Reproduce the complete listing without any deviation.

--- begin Supplied data ---

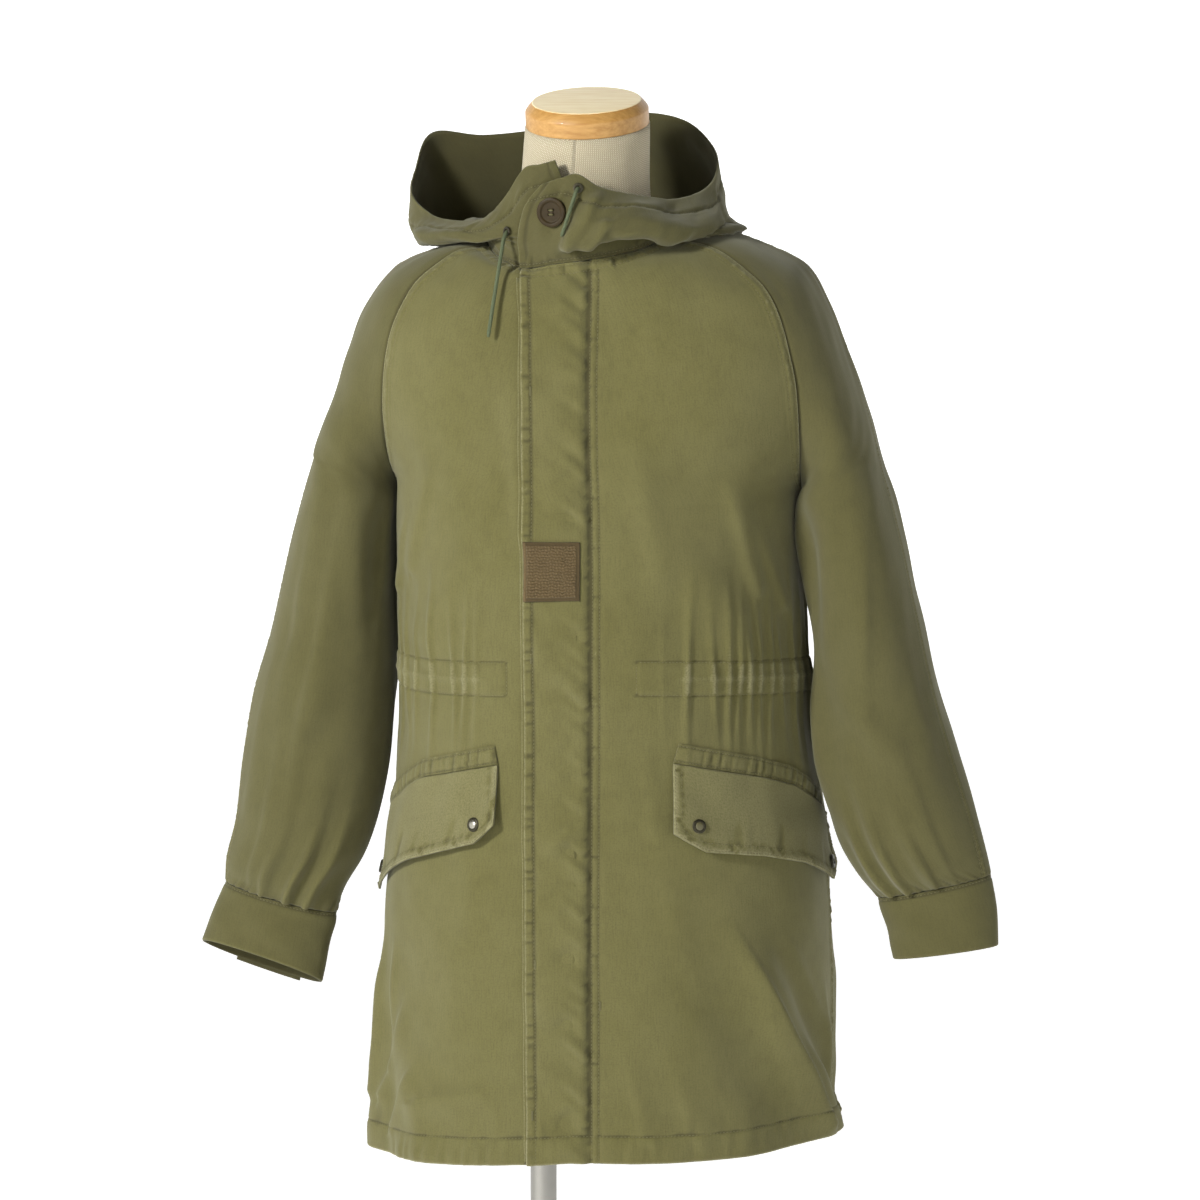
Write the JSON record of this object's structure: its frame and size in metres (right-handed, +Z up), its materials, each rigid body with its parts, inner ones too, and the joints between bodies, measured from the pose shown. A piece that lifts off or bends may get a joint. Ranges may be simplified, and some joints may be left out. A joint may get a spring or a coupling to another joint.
{
  "type": "hooded field jacket on a dress form",
  "caption": "Thigh-length hooded field jacket with raglan sleeves, drawn-in waist, flap pockets and a fly front, buttoned at the throat and standing on a limbless dress form.",
  "frame": {"origin": "centre of the base's underside, on the floor, under the pole", "axes": "+Z up; -Y the front of the jacket; +X the wearer's left"},
  "size_m": [0.7529, 0.36, 1.5074],
  "materials": {
    "olive_cotton": "washed cotton twill, matt",
    "loop_pile": "dense loop pile, matt",
    "dark_button": "dark brown, soft gloss",
    "snap_steel": "worn metal cap, satin",
    "snap_dark": "dark painted ring, satin",
    "cord": "braided cord, matt",
    "linen": "plain linen cover, matt",
    "cap_wood": "turned and lacquered, soft gloss",
    "pole_chrome": "polished tube",
    "base_paint": "painted disc, satin"
  },
  "bodies": {
    "root": {"front_left": "olive_cotton", "front_right": "olive_cotton", "back": "olive_cotton", "under_fly": "olive_cotton", "sleeve_front_left": "olive_cotton", "sleeve_back_left": "olive_cotton", "cuff_left": "olive_cotton", "cuff_end_left": "olive_cotton", "sleeve_front_right": "olive_cotton", "sleeve_back_right": "olive_cotton", "cuff_right": "olive_cotton", "cuff_end_right": "olive_cotton", "hood_left": "olive_cotton", "hood_right": "olive_cotton", "pocket_band_left": "olive_cotton", "pocket_flap_left": "olive_cotton", "pocket_band_right": "olive_cotton", "pocket_flap_right": "olive_cotton", "loop_patch": "loop_pile", "throat_button": "dark_button", "snap_left_front": "snap_steel", "snap_right_front": "snap_steel", "snap_left_side": "snap_dark", "snap_right_side": "snap_dark", "drawcord_right": "cord", "drawcord_left": "cord", "form_torso": "linen", "form_cap": "cap_wood", "form_pole": "pole_chrome", "form_base": "base_paint"}
  },
  "joints": []
}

--- end Supplied data ---

Correct response:
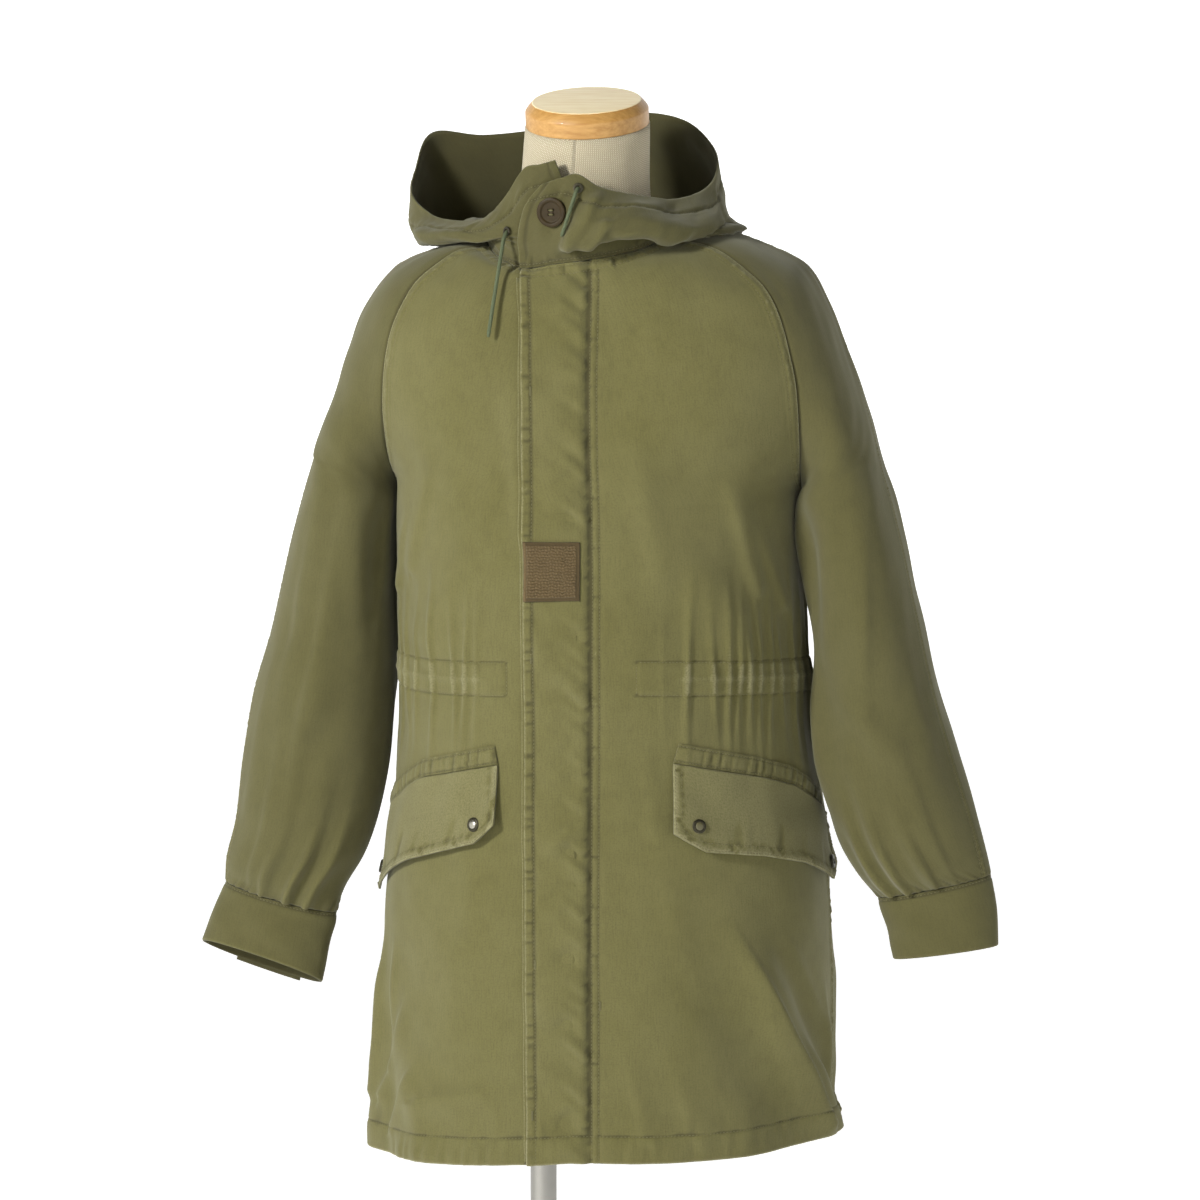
Write the JSON record of this object's structure: its frame and size in metres (right-handed, +Z up), its materials, each rigid body with its parts, inner ones too, and the joints between bodies, measured from the pose shown. A piece that lifts off or bends may get a joint. Ranges may be simplified, and some joints may be left out. A joint may get a spring or a coupling to another joint.
{
  "type": "hooded field jacket on a dress form",
  "caption": "Thigh-length hooded field jacket with raglan sleeves, drawn-in waist, flap pockets and a fly front, buttoned at the throat and standing on a limbless dress form.",
  "frame": {"origin": "centre of the base's underside, on the floor, under the pole", "axes": "+Z up; -Y the front of the jacket; +X the wearer's left"},
  "size_m": [0.7529, 0.36, 1.5074],
  "materials": {
    "olive_cotton": "washed cotton twill, matt",
    "loop_pile": "dense loop pile, matt",
    "dark_button": "dark brown, soft gloss",
    "snap_steel": "worn metal cap, satin",
    "snap_dark": "dark painted ring, satin",
    "cord": "braided cord, matt",
    "linen": "plain linen cover, matt",
    "cap_wood": "turned and lacquered, soft gloss",
    "pole_chrome": "polished tube",
    "base_paint": "painted disc, satin"
  },
  "bodies": {
    "root": {"front_left": "olive_cotton", "front_right": "olive_cotton", "back": "olive_cotton", "under_fly": "olive_cotton", "sleeve_front_left": "olive_cotton", "sleeve_back_left": "olive_cotton", "cuff_left": "olive_cotton", "cuff_end_left": "olive_cotton", "sleeve_front_right": "olive_cotton", "sleeve_back_right": "olive_cotton", "cuff_right": "olive_cotton", "cuff_end_right": "olive_cotton", "hood_left": "olive_cotton", "hood_right": "olive_cotton", "pocket_band_left": "olive_cotton", "pocket_flap_left": "olive_cotton", "pocket_band_right": "olive_cotton", "pocket_flap_right": "olive_cotton", "loop_patch": "loop_pile", "throat_button": "dark_button", "snap_left_front": "snap_steel", "snap_right_front": "snap_steel", "snap_left_side": "snap_dark", "snap_right_side": "snap_dark", "drawcord_right": "cord", "drawcord_left": "cord", "form_torso": "linen", "form_cap": "cap_wood", "form_pole": "pole_chrome", "form_base": "base_paint"}
  },
  "joints": []
}